Mas nesses cinquenta anos de história, fui agraciada com muitos encontros, com pessoas, idéias... Tive o privilégio de conviver com quem passou pelos porões da ditadura, com quem trazia consigo as marcas e a chama acesa da resistência, da luta pela liberdade, da livre expressão, da conquista pelo exercício político democrático, para um Estado pleno de Direitos, mesmo que em muitos momentos eu fosse meio que a mascote da turma. Mas pude viver, conviver e transitar em meio a esses movimentos e todas as experiências que a vida me proporcionou, tudo o que a Escola me legou, me oportunizaram a formação de um consciência crítica, humanitária e ética – experiência que acredito ter compartilhado com muitos de minha geração.

Hoje, 18 de abril de 2016, acordo com meus 50 anos – meio século de vida – experimentando algumas das angústias que no ano em que nasci, muitas pessoas experimentaram.
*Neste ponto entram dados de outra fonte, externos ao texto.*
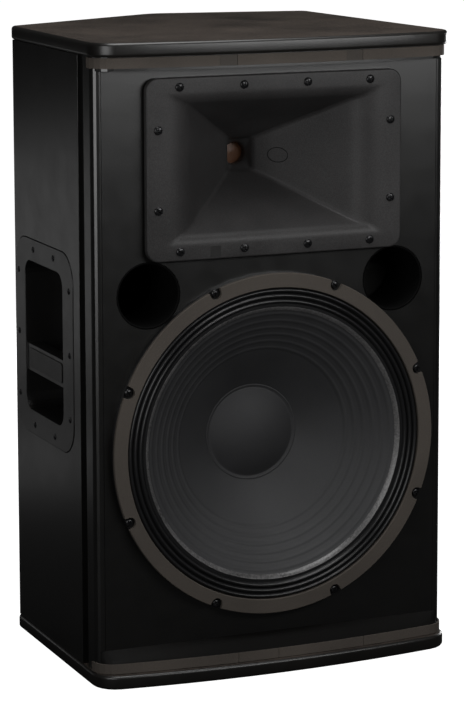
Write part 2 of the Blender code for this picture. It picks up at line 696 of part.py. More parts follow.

Incertezas em relação ao futuro de nossa Nação, uma eleição indireta para presidente camuflada de defesa constitucional e a ditadura militar sendo calorosamente saudada como exemplo de conduta moral, ética, em defesa dos “bons costumes”, da família, tradição e pátria (TFP). Na sessão plenária de ontem, no Congresso Nacional, vi até mesmo deputados falando em nome dos ideais da Revolução Francesa, falaram em nome de tantos, de tanta coisa, que acho que não se lembraram de falar em nome de si mesmo. Percebi mais uma vez que nossos representantes no legislativo, em sua grande maioria, não se comprometem, se isentam de si se auto acobertando em meio a uma falácia sem fim. Se vivemos 50 anos pra chegarmos a esse momento, me parece que o caminho ainda será longo até o exercício pleno de uma democracia limpa, transparente, em que o interesse seja comum, ou seja, verdadeiramente o povo brasileiro, pois o que vivemos, são disputas pessoais, interesses pessoais, vaidades, disputas de poder, ganância financeira e muito despreparo intelectual, emocional e espiritual.
 
Mas gostei de conhecer um pouco mais dessas pessoas e sou grata por essa vivência, por “viver” essa história, que pra mim, se caracteriza por uma transição. Estamos juntos nesse trânsito, assim como está todo o nosso planeta. O que vai advir disso, só o Tempo nos dirá. Se a mim foi me reservado esse testemunho, agradeço e como boa aprendiz que sempre tentei ser, me coloco aberta a aprendizagem e a semeadura das boas sementes que eu for digna de cultivar.